Cientistas políticos apontam diferenças entre protestos dos anos 80 e de 2013
Passeatas encheram as ruas brasileiras na década de 1980 buscando eleições diretas para presidente da República. Em junho de 2013, manifestações inundaram várias cidades do País. O que esses movimentos têm de semelhança e diferença?
22/04/2014 - 13:27
Milhares de pessoas gritaram, em 1983 e 1984, e fizeram uma grande reivindicação: eleições diretas para presidente da República. Já em junho de 2013, milhares de pessoas levaram cartazes e soltaram suas vozes com diferentes demandas, como a diminuição de preço das tarifas de ônibus e críticas aos gastos da Copa do Mundo.
Quase 30 anos separam as reivindicações que fortaleceram a luta pela volta da redemocratização e as reivindicações por uma democracia mais plena. Para analistas, há pouca relação entre os manifestantes que se uniram a partir do ideal materializado na emenda Dante de Oliveira e as multidões em mais de 400 cidades do País exigindo melhores serviços públicos.
Na opinião do professor da Universidade Federal de Minas Gerais (UFMG) e presidente da Associação Brasileira de Ciência Política, Leonardo Avritzer, a grande diferença entre os dois momentos foi a busca pela democracia de um e as reivindicações democráticas de outro.
“As Diretas Já influenciaram diretamente as manifestações de junho? Eu diria que não, no sentido que elas estão distantes no tempo e têm pautas muito diferenciadas. A questão das Diretas Já era restabelecimento da eleição direta para presidente. As manifestações de junho colocaram um conjunto de agendas que já fazem parte de demandas da cidadania de uma sociedade democrática”, disse Avritzer.
Partidos políticos
Para o cientista político David Fleischer, da Universidade de Brasília (UnB), não há como comparar as duas realidades. Ele afirma que a primeira diferença é a participação de partidos políticos nos atos.
“Os comícios para as Diretas Já mobilizam líderes políticos, partidos políticos, sindicatos, organizações da sociedade civil, etc.

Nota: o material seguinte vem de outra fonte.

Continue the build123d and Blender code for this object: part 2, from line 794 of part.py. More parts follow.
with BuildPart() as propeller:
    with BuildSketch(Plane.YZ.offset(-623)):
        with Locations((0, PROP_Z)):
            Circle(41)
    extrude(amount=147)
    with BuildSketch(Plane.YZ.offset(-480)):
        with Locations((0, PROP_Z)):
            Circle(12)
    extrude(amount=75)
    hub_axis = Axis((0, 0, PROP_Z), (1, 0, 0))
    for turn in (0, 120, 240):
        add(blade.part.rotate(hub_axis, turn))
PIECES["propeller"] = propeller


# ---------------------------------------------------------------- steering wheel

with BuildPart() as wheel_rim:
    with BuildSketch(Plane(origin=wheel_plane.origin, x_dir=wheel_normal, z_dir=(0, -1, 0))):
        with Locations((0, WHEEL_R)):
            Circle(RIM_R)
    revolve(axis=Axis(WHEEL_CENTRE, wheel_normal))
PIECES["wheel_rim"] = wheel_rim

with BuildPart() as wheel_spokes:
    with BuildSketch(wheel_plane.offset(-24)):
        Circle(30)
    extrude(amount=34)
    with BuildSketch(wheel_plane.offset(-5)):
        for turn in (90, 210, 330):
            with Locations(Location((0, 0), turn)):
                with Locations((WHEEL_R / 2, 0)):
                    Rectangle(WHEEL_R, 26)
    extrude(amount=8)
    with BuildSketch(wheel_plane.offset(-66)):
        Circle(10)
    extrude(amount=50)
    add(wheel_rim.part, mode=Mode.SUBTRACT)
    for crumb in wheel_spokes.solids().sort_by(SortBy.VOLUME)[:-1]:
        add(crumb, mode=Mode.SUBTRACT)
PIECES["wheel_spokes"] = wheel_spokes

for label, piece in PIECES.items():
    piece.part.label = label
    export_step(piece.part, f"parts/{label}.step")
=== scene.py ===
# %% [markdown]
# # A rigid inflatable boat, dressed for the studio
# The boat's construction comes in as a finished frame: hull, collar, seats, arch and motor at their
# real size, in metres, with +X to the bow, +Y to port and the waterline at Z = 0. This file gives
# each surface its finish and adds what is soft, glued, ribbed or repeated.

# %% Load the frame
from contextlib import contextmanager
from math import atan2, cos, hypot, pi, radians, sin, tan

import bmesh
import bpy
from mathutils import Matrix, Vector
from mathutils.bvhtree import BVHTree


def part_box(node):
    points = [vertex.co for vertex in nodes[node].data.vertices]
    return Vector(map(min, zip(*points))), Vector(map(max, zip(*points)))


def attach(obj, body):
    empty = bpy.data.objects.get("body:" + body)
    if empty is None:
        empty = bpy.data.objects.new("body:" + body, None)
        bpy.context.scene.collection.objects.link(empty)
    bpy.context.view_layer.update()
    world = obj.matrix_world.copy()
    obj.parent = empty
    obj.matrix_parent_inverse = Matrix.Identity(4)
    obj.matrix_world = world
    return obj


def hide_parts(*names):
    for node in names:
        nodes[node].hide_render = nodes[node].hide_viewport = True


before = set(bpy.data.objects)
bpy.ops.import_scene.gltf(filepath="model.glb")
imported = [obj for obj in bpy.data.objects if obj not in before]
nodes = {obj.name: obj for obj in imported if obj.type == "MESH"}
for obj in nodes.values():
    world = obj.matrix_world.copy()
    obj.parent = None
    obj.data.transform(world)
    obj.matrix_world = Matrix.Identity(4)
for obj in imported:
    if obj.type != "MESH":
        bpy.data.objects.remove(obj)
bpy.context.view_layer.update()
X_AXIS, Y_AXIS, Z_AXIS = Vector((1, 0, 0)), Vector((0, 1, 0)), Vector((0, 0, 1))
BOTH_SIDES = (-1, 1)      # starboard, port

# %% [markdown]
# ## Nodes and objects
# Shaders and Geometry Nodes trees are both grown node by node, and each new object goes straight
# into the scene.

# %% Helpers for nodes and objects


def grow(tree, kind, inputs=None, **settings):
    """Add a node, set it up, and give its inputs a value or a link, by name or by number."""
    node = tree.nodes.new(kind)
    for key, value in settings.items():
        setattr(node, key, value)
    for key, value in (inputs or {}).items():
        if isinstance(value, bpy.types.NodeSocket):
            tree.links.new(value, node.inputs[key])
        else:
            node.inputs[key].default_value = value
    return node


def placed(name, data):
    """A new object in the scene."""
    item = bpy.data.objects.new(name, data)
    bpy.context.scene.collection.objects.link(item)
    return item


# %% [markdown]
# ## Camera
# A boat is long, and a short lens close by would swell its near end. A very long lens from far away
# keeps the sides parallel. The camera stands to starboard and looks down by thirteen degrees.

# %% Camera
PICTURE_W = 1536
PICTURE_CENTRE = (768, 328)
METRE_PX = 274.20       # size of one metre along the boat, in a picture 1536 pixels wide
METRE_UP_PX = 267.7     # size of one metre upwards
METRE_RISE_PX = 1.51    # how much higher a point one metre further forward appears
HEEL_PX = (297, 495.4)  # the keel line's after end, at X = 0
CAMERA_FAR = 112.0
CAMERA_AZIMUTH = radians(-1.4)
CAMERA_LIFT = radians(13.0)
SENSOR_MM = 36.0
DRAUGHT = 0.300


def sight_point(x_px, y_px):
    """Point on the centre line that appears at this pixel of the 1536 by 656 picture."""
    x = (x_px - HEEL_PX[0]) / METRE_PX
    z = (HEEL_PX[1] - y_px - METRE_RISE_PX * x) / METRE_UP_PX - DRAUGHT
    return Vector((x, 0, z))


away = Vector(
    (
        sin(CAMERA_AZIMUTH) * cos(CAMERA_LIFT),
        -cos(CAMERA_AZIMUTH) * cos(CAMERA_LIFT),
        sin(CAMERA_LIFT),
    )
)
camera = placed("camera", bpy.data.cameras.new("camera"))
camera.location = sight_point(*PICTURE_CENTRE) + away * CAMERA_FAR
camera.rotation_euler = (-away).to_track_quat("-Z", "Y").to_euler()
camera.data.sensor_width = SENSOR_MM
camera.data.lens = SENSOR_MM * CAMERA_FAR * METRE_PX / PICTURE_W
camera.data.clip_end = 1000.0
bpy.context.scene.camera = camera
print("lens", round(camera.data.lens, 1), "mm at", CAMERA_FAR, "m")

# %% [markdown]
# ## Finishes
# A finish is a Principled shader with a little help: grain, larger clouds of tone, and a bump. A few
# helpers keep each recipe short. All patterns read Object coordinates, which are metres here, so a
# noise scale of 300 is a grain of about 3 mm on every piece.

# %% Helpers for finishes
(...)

Então, eram muito pacíficos, não havia violência, e o objetivo era levantar consciência e pressão sobre o Congresso pelas Diretas Já. Em junho do ano passado, os movimentos proibiram os partidos, proibiram bandeiras de partidos, camisetas de partidos, proibiram sindicatos de participar”, afirmou Fleischer.
Outra grande diferença em 2013, segundo o cientista político, foi o aparecimento dos black blocs e da parte violenta das manifestações.
Juventude nas ruas
O consultor em marketing político Álvaro Lins coordenou uma das equipes responsáveis pelo marketing vitorioso de Fernando Collor de Mello nas eleições de 1989. Na opinião dele, os jovens que participaram das manifestações em junho buscaram seu espaço no discurso democrático, assim como milhares fizeram décadas antes deles, nas Diretas Já.

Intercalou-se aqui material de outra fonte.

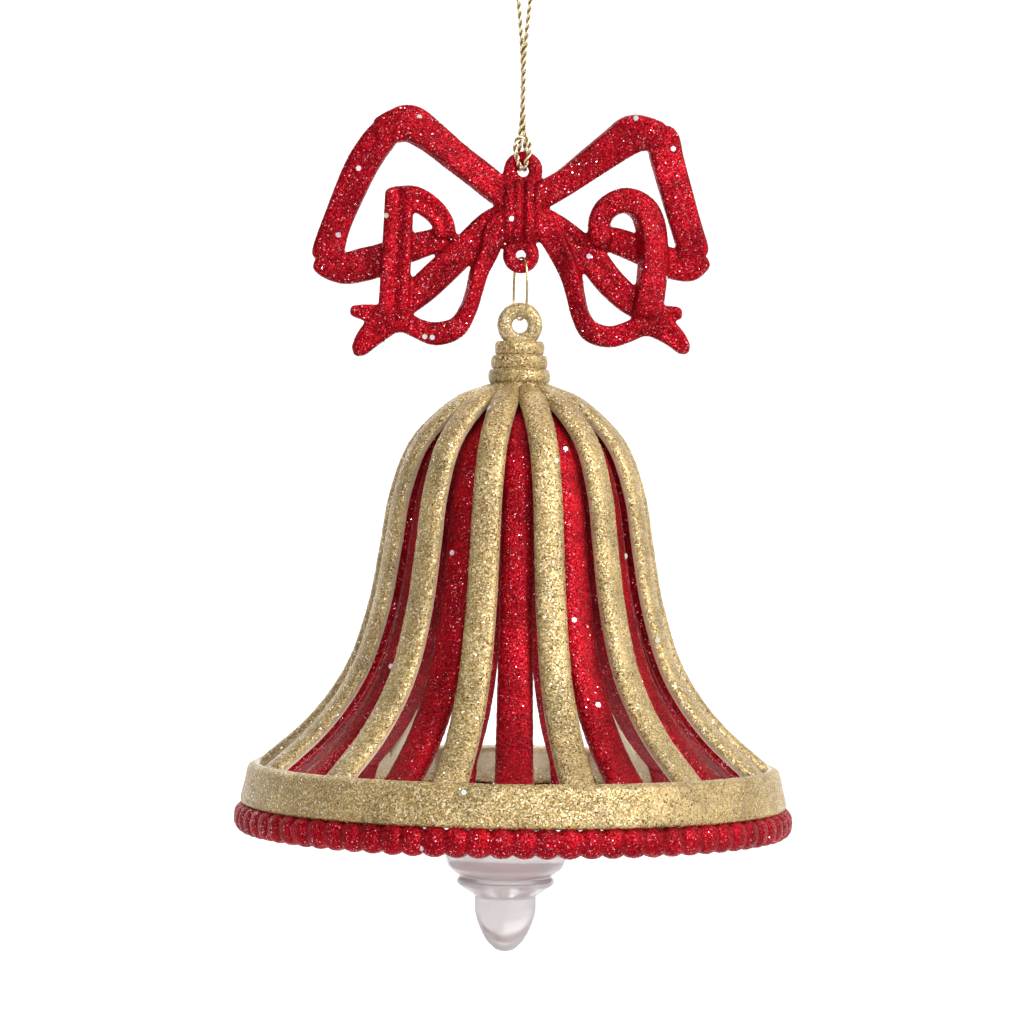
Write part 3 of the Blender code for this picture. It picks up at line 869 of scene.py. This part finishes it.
@dataclass(frozen=True)
class Band:
    """One ribbon band of the bow.

    A route point is x, z above the lower eyelet, the half width, and the tilt in degrees if any.
    """

    depth: float
    route: tuple
    half_thickness: float = 1.1
    groove: float = 0.0
    corner: float = 5.5
    end_length: float = 0.6
    end_power: float = 2.6
    groove_width: float = 0.3

    def grid(self) -> np.ndarray:
        """A superellipse section carried along the route, tilted about it.

        Across is half width * cos and through is half thickness * sin, both squared off. The
        groove takes a bell curve out of the front and back middle, and both ends are rounded.

        Returns:
            The band's grid.
        """
        points = np.array([(*point, 0.0)[:4] for point in self.route])
        line = smooth_curve(points, max(24, int(run_length(points[:, :2])[-1] / 0.35)))
        tangent = unit(np.gradient(line[:, :2], axis=0))
        across = np.column_stack([-tangent[:, 1], np.zeros(len(line)), tangent[:, 0]])
        angle = full_turn(40)[None, :]
        u = squared(np.cos(angle), self.corner)
        run = run_length(line[:, :2])
        near = np.minimum(run, run[-1] - run)[:, None] + 0.02
        close = np.clip(near / (line[:, 2:3] * self.end_length), 0, 1)
        close = (1 - (1 - close) ** self.end_power) ** (1 / self.end_power)
        v = squared(np.sin(angle), self.corner) * self.half_thickness * close
        v = v * (1 - self.groove * np.exp(-(u / self.groove_width) ** 2))
        u = u * line[:, 2:3] * close
        tilt = np.radians(line[:, 3:4])
        side = u * np.cos(tilt) - v * np.sin(tilt)
        through = u * np.sin(tilt) + v * np.cos(tilt)
        middle = np.column_stack([line[:, 0], np.full(len(line), self.depth),
                                  line[:, 1] + LOWER_EYELET_Z])
        return (middle[:, None] + side[:, :, None] * across[:, None]
                + through[:, :, None] * np.array([0.0, 1.0, 0.0]))


@dataclass
class Bow:
    """The red bow: bands, folds and swallow tails fused into one moulding."""

    voxel: float = 0.23
    grain_height: float = 0.032
    eyelets: tuple = ((0.15, UPPER_EYELET_Z, 2.95, 0.86), (0.0, LOWER_EYELET_Z, 2.75, 0.72))
    pleats: tuple = ((-1.95, 1.0, 8.4), (-0.55, 0.95, 9.6), (1.0, 0.95, 9.6), (2.45, 1.0, 8.2))
    pleat_depth: float = 1.85
    bands: tuple = (
        Band(-0.15, ((-1.0, 7.8, 1.8), (-3.6, 9.7, 2.15, -12), (-6.4, 11.9, 2.25, -22),
                     (-10.0, 14.6, 2.3, -26), (-13.5, 17.4, 2.5, -24), (-16.7, 19.4, 2.8, -12),
                     (-19.0, 19.1, 2.55, -4), (-22.2, 17.9, 1.9))),
        Band(0.35, ((-19.4, 19.4, 1.7), (-20.9, 17.8, 2.3, -8), (-22.7, 15.4, 2.4, -10),
                     (-24.6, 12.0, 2.4, -8), (-27.5, 5.0, 2.2), (-28.8, 0.8, 2.35),
                     (-29.3, -1.5, 2.3))),
        Band(0.75, ((-30.6, -0.6, 1.6), (-29.0, -1.7, 2.1), (-26.4, -2.3, 2.35), (-23.6, -1.7, 2.5),
                     (-20.9, -0.9, 2.4), (-18.0, 0.4, 2.2), (-16.3, 1.0, 2.1), (-12.8, 2.1, 1.8),
                     (-11.0, 3.0, 1.7))),
        Band(-0.8, ((-18.35, 10.0, 2.1), (-18.35, 8.1, 2.15), (-18.5, 3.0, 2.2),
                     (-18.7, -2.0, 2.25), (-19.0, -9.8, 2.3)), groove=0.5),
        Band(-0.25, ((-19.6, 8.0, 1.8), (-18.0, 8.2, 1.9), (-15.8, 8.1, 1.9), (-13.2, 6.5, 1.75),
                     (-11.7, 4.4, 1.65), (-11.3, 2.2, 1.6)), groove=0.25),
        Band(0.15, ((-1.0, 6.2, 1.8), (-4.4, 4.7, 2.1), (-8.2, 1.0, 2.2), (-14.2, -4.8, 2.25),
                     (-18.2, -8.2, 1.9)), groove=0.15),
        Band(-0.35, ((-1.0, 5.9, 1.6), (-3.4, 4.2, 1.8), (-5.0, 0.2, 1.5, 20),
                     (-6.2, -2.5, 1.3, 28), (-6.95, -5.6, 1.15, 24), (-7.9, -8.5, 1.3, 12),
                     (-9.6, -11.1, 1.6), (-12.6, -12.0, 1.75), (-15.2, -11.3, 1.5),
                     (-17.4, -10.3, 1.6), (-19.8, -10.3, 2.1), (-22.0, -12.0, 1.95),
                     (-23.6, -13.9, 1.5), (-24.6, -15.4, 0.8))),
        Band(-0.35, ((-18.6, -9.8, 1.9), (-21.3, -9.3, 1.55), (-23.6, -8.9, 1.15),
                     (-25.5, -8.7, 0.7))),
        Band(-0.15, ((1.0, 7.8, 1.8), (3.8, 9.4, 2.05, -6), (6.7, 11.2, 2.05, -12),
                     (10.0, 13.7, 2.3, -16), (14.0, 16.7, 2.65, -18), (16.4, 18.3, 2.9, -14),
                     (18.8, 18.4, 2.5, -8), (21.4, 17.8, 2.0))),
        Band(0.35, ((20.2, 19.3, 1.6), (21.1, 17.5, 2.45, 8), (21.6, 15.2, 2.5, 10),
                     (22.5, 12.0, 2.45, 8), (24.6, 5.0, 2.35), (25.7, 1.6, 2.35),
                     (26.1, -0.3, 2.25))),
        Band(0.75, ((27.8, 0.2, 1.3), (26.7, -0.8, 1.75), (25.3, -1.4, 2.15), (23.1, -1.0, 2.3),
                     (20.4, -0.1, 2.2), (17.5, 1.2, 2.1), (14.5, 2.3, 2.0), (12.0, 2.9, 1.7))),
        Band(-0.6, ((12.6, 1.2, 1.5), (11.7, 3.2, 1.6), (11.7, 5.2, 1.7), (12.8, 7.2, 1.75),
                     (15.3, 8.35, 1.85), (17.8, 7.4, 2.0, 12), (19.2, 5.0, 2.15, 24),
                     (19.8, 0.7, 2.15, 28), (19.6, -3.7, 2.15, 20), (19.0, -9.4, 2.2)),
                     half_thickness=1.5),
        Band(0.15, ((1.0, 6.2, 1.8), (4.4, 4.5, 2.1), (7.6, 2.2, 2.2), (10.6, -0.4, 2.25),
                     (13.2, -3.6, 2.2), (16.1, -6.3, 2.1), (19.2, -8.3, 1.8)), groove=0.15),
        Band(-0.35, ((1.0, 5.9, 1.6), (3.6, 4.1, 1.9), (5.9, 0.6, 1.75, -20),
                     (7.5, -2.8, 1.55, -28), (8.2, -5.6, 1.3, -24), (9.1, -9.0, 1.35, -10),
                     (10.6, -11.3, 1.6), (13.4, -12.1, 1.6), (16.0, -11.4, 1.55),
                     (18.2, -10.4, 1.6), (20.4, -10.2, 2.0), (22.4, -11.4, 1.75),
                     (23.9, -12.8, 1.4), (25.1, -14.4, 0.9))),
        Band(-0.35, ((19.6, -9.3, 1.9), (22.2, -8.6, 1.3), (24.3, -8.4, 0.8))),
    )

    def pleat(self, x: float, half_width: float, height: float) -> np.ndarray:
        """One upright pleat of the pinched middle: a sausage with round ends.

        At height s from -1 to 1 the section is scaled by the fourth root of (1 - s to the fourth).

        Args:
            x: The pleat's middle.
            half_width: Half its width.
            height: Its height.

        Returns:
            The pleat's grid.
        """
        s = np.sin(np.linspace(-0.5, 0.5, 44) * math.pi)[:, None]
        angle = full_turn(32)[None, :]
        full = (1 - 0.995 * s ** 4) ** 0.25
        z = (UPPER_EYELET_Z + LOWER_EYELET_Z) / 2 + 0.1 + s * height / 2
        return np.stack([x + half_width * squared(np.cos(angle), 2.3) * full,
                         self.pleat_depth * squared(np.sin(angle), 2.1) * full,
                         z + 0 * angle], -1)

    def strip(self) -> np.ndarray:
        """The flat strip behind the gathers that carries both eyelets.

        Returns:
            The strip's grid: an upright superellipse prism.
        """
        low, high = LOWER_EYELET_Z + 1.9, UPPER_EYELET_Z - 2.1
        z = np.linspace(low, high, 30)[:, None]
        angle = full_turn(40)[None, :]
        x = 2.8 * squared(np.cos(angle), 3.0) + 0 * z
        y = 0.95 * squared(np.sin(angle), 3.0) + 0 * z
        return np.stack([x, y, z + 0 * angle], -1)

    def build(self, finishes: Finishes) -> bpy.types.Object:
        """Fuse the bands, pleats and eyelets into one moulding and roughen its coat.

        Args:
            finishes: The materials.

        Returns:
            The bow.
        """
        skin = Skin()
        for band in self.bands:
            skin.add(band.grid())
        for eyelet in self.eyelets:
            skin.add(ring_grid(*eyelet, depth=0.8, power=2.5), ring=True)
        for pleat in self.pleats:
            skin.add(self.pleat(*pleat))
        skin.add(self.strip())
        raw = skin.build("bow_bands")
        fuse = raw.modifiers.new("fuse", "REMESH")
        fuse.mode = "VOXEL"
        fuse.voxel_size = self.voxel * MM
        soften = raw.modifiers.new("soften", "SMOOTH")
        soften.factor = 0.5
        soften.iterations = 2
        bow = fused_copy(raw, "glitter_bow")
        roughen(bow, self.grain_height, 11)
        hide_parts("bow")
        settle(bow, Body.BOW, finishes.red)
        return bow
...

“O que eu sinto hoje, conversando com os jovens, é uma extrema curiosidade e uma ponta de inveja de não terem participado na luta contra a ditadura. Eu sinto que há um interesse em participar, em ter voz e ter vez. Então, das Diretas e passando por tudo que aconteceu no Brasil, como as manifestações de junho do ano passado, eu sinto na juventude um desejo de participação e de poder decidir além dos partidos políticos. Acho isso muito positivo”, disse Lins.
Violência
O presidente da Câmara, Henrique Eduardo Alves, afirmou que as reivindicações dos anos 80 e de 2013 demonstram a necessidade de cobranças da população por melhorias democráticas. Para Alves, no entanto, a violência nas manifestações é a principal diferença entre os dois momentos, é o lado negativo dos protestos de 2013.
“Naquela época [das Diretas Já], você não via nenhuma violência de quem quer que seja, nem entre os manifestantes nem da polícia ao reprimir. Eram todos em uma comunhão de pensamento de uma profunda consciência política que deixava à margem qualquer coisa menor”, disse Alves.
“Hoje não, lamentavelmente, você vê que segmentos se infiltram nas manifestações ordeiras, pacíficas, corretas e fazem a baderna, a violência, o desrespeito e aí vêm os acontecimentos que entristecem e chocam todos nós”, afirmou.
Alves também criticou a dificuldade de encontrar as lideranças das manifestações de junho para discutir melhorias na gestão dos serviços públicos.
Para ele, a Câmara fez o seu papel ao aprovar propostas reivindicadas nas manifestações populares de 2013. Entre os temas aprovados, ele citou a destinação dos royalties do petróleo para os setores de educação (75%) e saúde (25%) - Lei 12.858/13; e a Proposta de Emenda à Constituição (PEC) 90/11, que torna o transporte um direito social.